West BloomfieldNovember 12, 2013
Theater students volunteer ‘contamination’ for hospital drill
By Cari DeLamielleure-Scott
C & G Staff Writer
Julia Graham, Jackson Abohasira, Justin Dooley, Nick Kisse, Nicholas Hampton, Erin Pouncy, Ian Belger, Raina Pintamo, Zay Douglas and Emma Kellman show off their patient scrubs after participating in a decontamination drill at Henry Ford West Bloomfield Hospital.
WEST BLOOMFIELD — Henry Ford West Bloomfield Hospital tackles emergency preparation with preparedness drills throughout the year, which is necessary in order to pass their audit to maintain their license to treat patients. Theater students from West Bloomfield High School offered to act as contaminated patients Oct. 17, depicting realistic hazards that included constricted breathing, skin burns and blindness from toxic fumes.

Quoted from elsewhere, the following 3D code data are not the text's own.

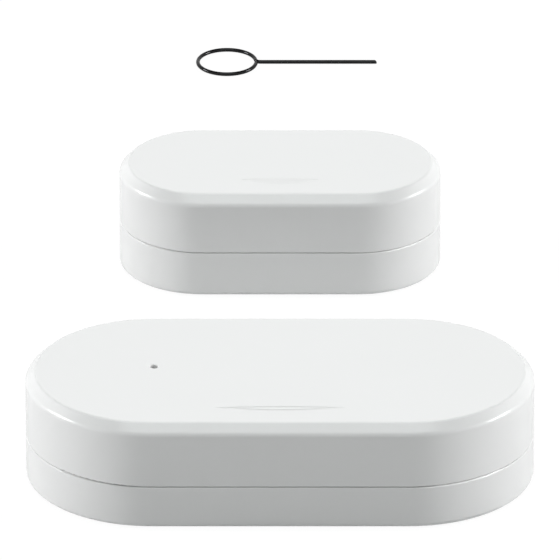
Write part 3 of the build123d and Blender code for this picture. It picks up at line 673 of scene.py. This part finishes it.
# Zinc screws, with rings left by turning about each screw's own axis. The axes stand every "pitchX" along X
# from "x", at "y" to either side of the middle
screwLooks = {
    "trayZinc": {"nodes": ("tray_screws",), "x": 22.0 * mm, "y": 13.8 * mm},
    "boardZinc": {"nodes": ("board_screws",), "x": -23.6 * mm, "y": 10.9 * mm},
}
screwFinish = {
    "color": (0.560, 0.570, 0.590, 1), "worn": (0.72, 0.73, 0.74, 1), "drift": 500, "driftAmount": 0.15,
    "pitchX": 30.0 * mm, "ringStep": 0.12 * mm, "depth": 0.006 * mm,
    "clean": 0.24, "smeared": 0.40, "smear": 500, "softEdge": 0.08 * mm,
}


def makeScrewZinc(name, look):
    look = {**screwFinish, **look}
    material, tree, shader, place = startMaterial(name, {"Metallic": 1.0})
    x, y, z = splitAxes(tree, place)
    fromX = addMath(tree, "SUBTRACT", x, look["x"])
    fromX = addMath(tree, "WRAP", fromX, look["pitchX"] / 2, -look["pitchX"] / 2)
    fromY = addMath(tree, "SUBTRACT", addMath(tree, "ABSOLUTE", y), look["y"])
    radius = addVectorMath(tree, "LENGTH", joinAxes(tree, fromX, fromY, 0.0), (0, 0, 0))
    rings = addMath(tree, "SINE", addMath(tree, "MULTIPLY", radius, fullTurn / look["ringStep"]))
    worn = useGroup(tree, edgeWear, Vector=place, Radius=look["softEdge"])["Mask"]
    feed(tree, mixColors(tree, worn, addTone(tree, place, look), look["worn"]), shader["Base Color"])
    feed(tree, addGloss(tree, place, look), shader["Roughness"])
    feed(tree, addBump(tree, rings, look["depth"], look["softEdge"]), shader["Normal"])
    return material


finishes = {}


def dress(name, look, make):
    finishes[name] = make(name, look)
    for node in look["nodes"]:
        cadNodes[node].data.materials[0] = finishes[name]


for looks, make in ((moldedLooks, makeMolded), (metalLooks, makeMetal), (boardLooks, makeBoard),
                    (endedLooks, makeEnded), (screwLooks, makeScrewZinc)):
    for name, look in looks.items():
        dress(name, look, make)
dress("padFoam", foam, makeFoam)
dress("cellCan", canLook, makeCan)
dress("reedGlass", glass, makeGlass)
for name, cell in cells.items():
    cadNodes[cell["node"]].data.materials[0] = makeSleeve(name + "Sleeve", cell, sleeveLook)
print("CAD nodes dressed,", len(finishes) + len(cells), "materials")


# Small pieces that the CAD nodes leave out

mergeReach = 0.0001 * mm


def newPiece(name, body, material, shape, smooth=False):
    bmesh.ops.remove_doubles(shape, verts=shape.verts, dist=mergeReach)
    bmesh.ops.recalc_face_normals(shape, faces=shape.faces)
    mesh = bpy.data.meshes.new(name)
    shape.to_mesh(mesh)
    shape.free()
    for face in mesh.polygons:
        face.use_smooth = smooth
    mesh.materials.append(finishes[material])
    piece = bpy.data.objects.new(name, mesh)
    scene.collection.objects.link(piece)
    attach(piece, body)


def pullOut(shape, faces, move):
    pulled = bmesh.ops.extrude_face_region(shape, geom=faces)["geom"]
    corners = [part for part in pulled if isinstance(part, bmesh.types.BMVert)]
    bmesh.ops.translate(shape, vec=move, verts=corners)


def addTurned(shape, profile, center, stretch=(1, 1, 1), steps=24):
    # a radius and height profile turned about an upright axis, then stretched and put in place
    verts = [shape.verts.new((radius, 0, height)) for radius, height in profile]
    edges = [shape.edges.new(pair) for pair in zip(verts, verts[1:])]
    bmesh.ops.spin(shape, geom=verts + edges, cent=(0, 0, 0), axis=(0, 0, 1), angle=fullTurn, steps=steps,
                   use_merge=True)
    made = [vert for vert in shape.verts if not vert.tag]
    bmesh.ops.scale(shape, vec=stretch, verts=made)
    bmesh.ops.translate(shape, vec=center, verts=made)
    for vert in made:
        vert.tag = True


antenna = {
    "cell": 0.3 * mm, "columns": 5, "rows": 43, "rowStep": 3, "left": -31.75 * mm, "front": -6.45 * mm,
    "top": 9.8 * mm, "height": 0.05 * mm,
}


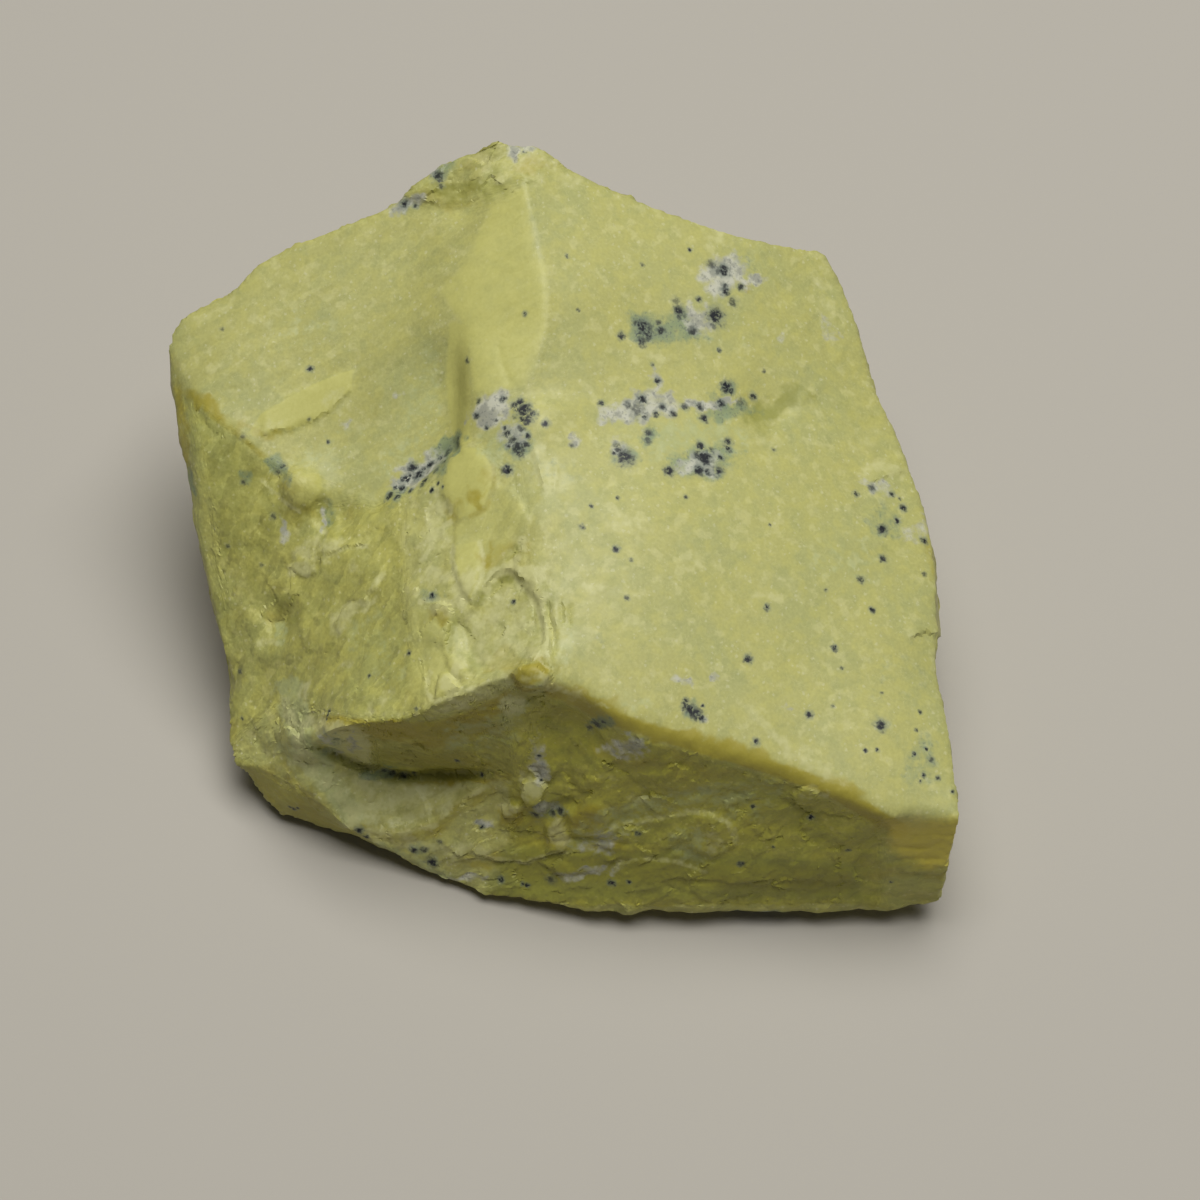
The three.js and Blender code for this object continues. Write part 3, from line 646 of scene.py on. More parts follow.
# %% [markdown]
# ## The grain of the break
#
# The rest of the break follows a rule, and the rule is a Geometry Nodes tree, because its sizes
# then stay as named inputs that can be tried out. Displace modifiers could do some of it, but not
# the tilted chips.
# Two layers of cells give flat chips: inside one cell the surface is a plane with a random tilt,
# so each cell border is a small ledge. Between them lie soft lumps. A noise pulled long in one
# direction gives the streaks of a sheared face, and a fine noise gives the grain. Each zone's
# strengths come in as attributes of the mesh. A few plates are waxy and smooth, and lose most of
# this relief.

# %% Strengths at each point
ZONE_WOBBLE = 6              # how far a zone's border wanders, in squares of the frame
SMOOTH = ("nugget", "rim lump", "second rim lump", "thin chip", "long lens", "yellow lump")
SMOOTHER = 0.85              # share of the relief that these plates lose
SMOOTH_EDGE = 0.25           # width of the change at their edges, in mm

weights = zone_weights(points, normals, ZONE_WOBBLE)
every_zone = list(ZONES.values()) + [HIDDEN]
strengths = np.array([zone[:len(STRENGTHS)] for zone in every_zone]).T @ weights
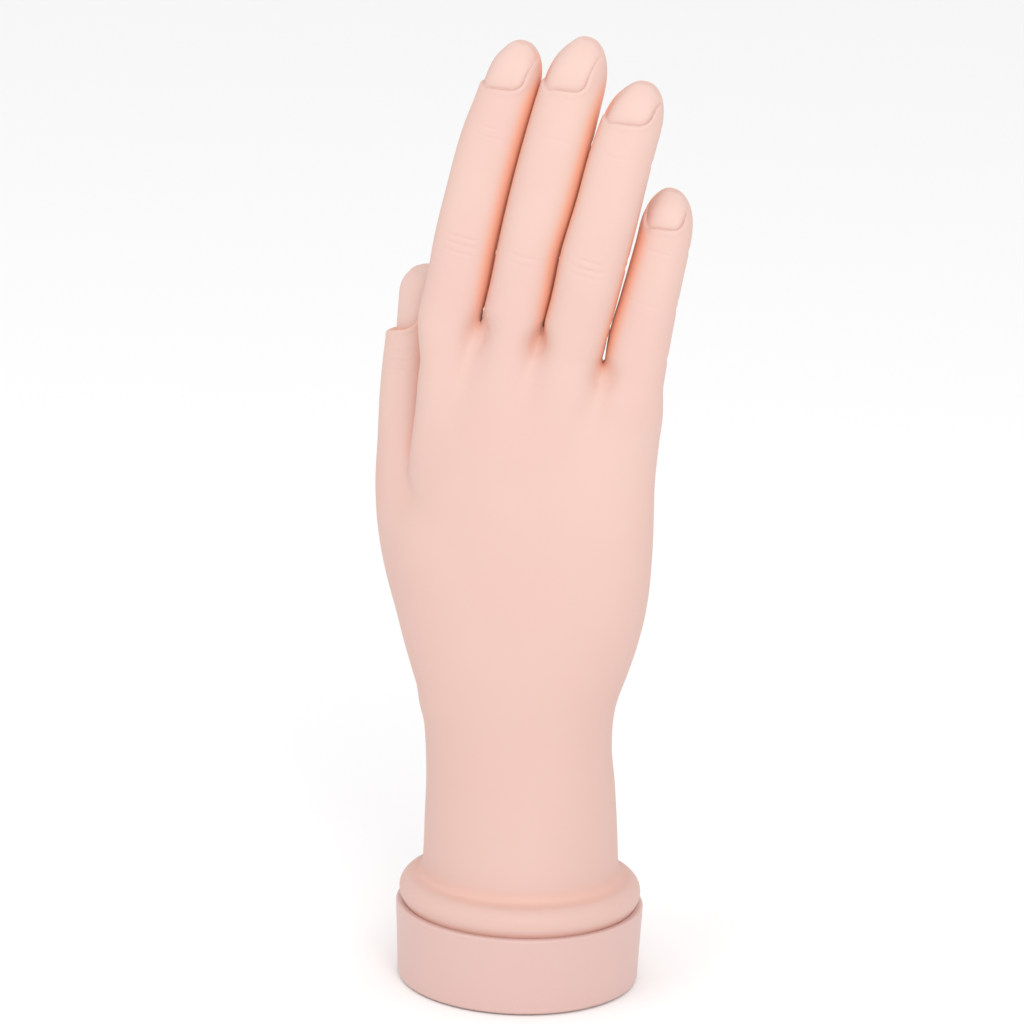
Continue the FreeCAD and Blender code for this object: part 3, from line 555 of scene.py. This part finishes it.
def surface_net(values, low, pitch):
    """Vertices and quads where a sampled field crosses zero."""
    shape = np.array(values.shape)
    cells = shape - 1
    sums = np.zeros((int(np.prod(cells)), 4))
    quads = []

    def cell_id(index):
        return (index[:, 0] * cells[1] + index[:, 1]) * cells[2] + index[:, 2]

    for axis in range(3):
        first = [slice(None)] * 3
        second = [slice(None)] * 3
        first[axis] = slice(0, -1)
        second[axis] = slice(1, None)
        a = values[tuple(first)]
        b = values[tuple(second)]
        where = np.argwhere((a < 0) != (b < 0))
        va = a[tuple(where.T)]
        vb = b[tuple(where.T)]
        crossing = where.astype(float)
        crossing[:, axis] += va / (va - vb)
        other = [(axis + 1) % 3, (axis + 2) % 3]
        ring = []
        inner = np.ones(len(where), bool)
        for du, dv in ((0, 0), (-1, 0), (-1, -1), (0, -1)):
            index = where.copy()
            index[:, other[0]] += du
            index[:, other[1]] += dv
            fits = ((index >= 0) & (index < cells)).all(axis=1)
            inner &= fits
            ids = np.where(fits, cell_id(index), -1)
            ring.append(ids)
            for column in range(3):
                sums[:, column] += np.bincount(ids[fits], crossing[fits, column], len(sums))
            sums[:, 3] += np.bincount(ids[fits], minlength=len(sums))
        ring = np.stack(ring, axis=1)[inner]
        flip = (va > vb)[inner]
        ring[flip] = ring[flip][:, ::-1]
        quads.append(ring)
    used = sums[:, 3] > 0
    renumber = np.cumsum(used) - 1
    vertices = sums[used, :3] / sums[used, 3:4] * pitch + low
    return vertices, renumber[np.concatenate(quads)]


def sample_grid(field, low, high, pitch):
    """Samples a field on a grid: coarsely first, then finely only near the surface."""
    counts = np.ceil((np.array(high) - low) / (COARSE * pitch)).astype(int) * COARSE
    lines = [start + pitch * np.arange(count) for start, count in zip(low, counts)]
    middles = [line.reshape(-1, COARSE).mean(axis=1) for line in lines]
    coarse = field(np.stack(np.meshgrid(*middles, indexing="ij"), axis=-1).reshape(-1, 3))
    values = coarse.reshape(counts // COARSE)
    for axis in range(3):
        values = np.repeat(values, COARSE, axis=axis)
    near = np.argwhere(np.abs(values) < 1.5 * COARSE * pitch)
    for start in range(0, len(near), 200000):
        some = near[start:start + 200000]
        values[tuple(some.T)] = field(some * pitch + low)
    return values


def settle(field, vertices, pitch):
    """Moves vertices onto the exact surface."""
    for _ in range(3):
        slope = gradient(field, vertices, 0.06)
        step = -field(vertices)[:, None] * slope / np.maximum((slope**2).sum(1), 0.2)[:, None]
        length = np.linalg.norm(step, axis=1, keepdims=True)
        vertices = vertices + step * np.minimum(1.0, 0.4 * pitch / np.maximum(length, 1e-9))
    return vertices


def trim(mesh_data, cuts):
    """Cuts a mesh by planes: (point, outward normal, test for the faces it may cut)."""
    vertices, quads = mesh_data
    mesh = bmesh.new()
    made = [mesh.verts.new(co) for co in vertices]
    for quad in quads:
        mesh.faces.new([made[i] for i in quad])
    for point, normal, applies in cuts:
        if applies is None:
            faces = list(mesh.faces)
        else:
            centres = np.array([face.calc_center_median() for face in mesh.faces])
            chosen = applies(centres)
            faces = [face for face, keep in zip(mesh.faces, chosen) if keep]
        edges = {edge for face in faces for edge in face.edges}
        verts = {vert for face in faces for vert in face.verts}
        bmesh.ops.bisect_plane(
            mesh, geom=list(verts) + list(edges) + faces, plane_co=Vector(point),
            plane_no=Vector(normal), clear_outer=True, dist=1e-5)
    mesh.verts.ensure_lookup_table()
    mesh.verts.index_update()
    out = np.array([vert.co for vert in mesh.verts])
    faces = [[vert.index for vert in face.verts] for face in mesh.faces]
    mesh.free()
    return out, faces


def keep_largest(vertices, faces):
    """Drops loose crumbs."""
    parent = np.arange(len(vertices))

    def find(i):
        while parent[i] != i:
            parent[i] = parent[parent[i]]
            i = parent[i]
        return i

    for face in faces:
        root = find(face[0])
        for other in face[1:]:
            parent[find(other)] = root
    roots = np.array([find(i) for i in range(len(vertices))])
    names, sizes = np.unique(roots, return_counts=True)
    best = names[sizes.argmax()]
    keep = roots == best
    renumber = np.cumsum(keep) - 1
    return vertices[keep], [[int(renumber[i]) for i in face] for face in faces if keep[face[0]]]


# painted orange shade in closed-in places: distances out from the surface at which to look for
# other skin, and the weight of each
PAINTED_SHADE_STEPS = ((1.5, 0.12), (3.0, 0.24), (5.2, 0.32), (8.0, 0.32))
PAINTED_SHADE_ROUNDS = 12
# painted orange shade in the groove where the bead meets the cup: its height, width and strength
GROOVE_HEIGHT = 22.0
GROOVE_WIDTH = 1.6
GROOVE_PAINTED_SHADE = 0.45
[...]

The hazards most likely to occur in West Bloomfield and Oakland County — flooding and power outages — provide a patient surge to the staff, said Ron Hnilica, manager of security, emergency preparedness and parking services at the hospital. This year, the hospital held a mock flooding and decontamination exercise in which pipes leading to a diesel tank broke, exposing the “patients” to fumes and the diesel fuel, itself.
One of the things they learned during Hurricane Katrina was that diesel exposure to the skin will cause blisters; plus, the fumes coming off the water and entering people’s lungs can cause other issues, he said.
Raina Pintamo, an 11th-grade drama student cast in this year’s “To Kill a Mocking Bird,” portrayed a middle-aged woman who had been in contact with the diesel fuel.
“I really enjoyed that they made it seem that it was an actual thing that was happening,” she said. “They didn’t joke around a lot, and they took all the measures that they would take in that contamination.”
Pintamo said that prior to the drill, she was provided with a character description of the middle-aged woman and that coming in contact with the fuel caused burning of the eyes, temporary blindness and breathing complications.
“Basically, I had to walk around with no idea where I was going. I was blinking a lot and stumbled and vocally told them, ‘I can’t see,’” she said. “I was really scared and freaking out a little bit when I first went in there.”
The West Bloomfield drama students have volunteered as “patients” for three years, participating in drills that assist the hospital and give the actors a unique performing experience, said Micah Greene, director of the high school’s theater arts program. The believable roles and realistic training allows the students a chance to work on their improvisation skills and improve their performances, he added.
To ensure a realistic setting, the hospital set up stretchers and tents with showers for the students outside the hospital; the students were also hosed down, sanitizing and removing fuel.
“A lot of it was just them asking questions, which I thought was interesting,” Pintamo said. “They kept asking different questions over and over again. … A lot of communication was going on between the doctors, nurses and the people working together.”
Hnilica said that the treatment team and volunteers debriefed and discussed an after-action report, which details the hospital staff’s strong points of the exercise, as well as areas of improvement, following the drill.
Providing the hospital with their observations, the students offered their points of view on how the victims were treated, and according to Hnilica, the doctors said that the students performed well as panic victims.
“I think just the fact that they were working so well together as a team really made it successful,” Pintamo said.
The hospital ran two mock flooding dills — one with the students and one with adult volunteers the night before for the after-hours staff.
“You always have drills. Hopefully, you never have to use them, but you want to be ready if you do,” Hnilica said.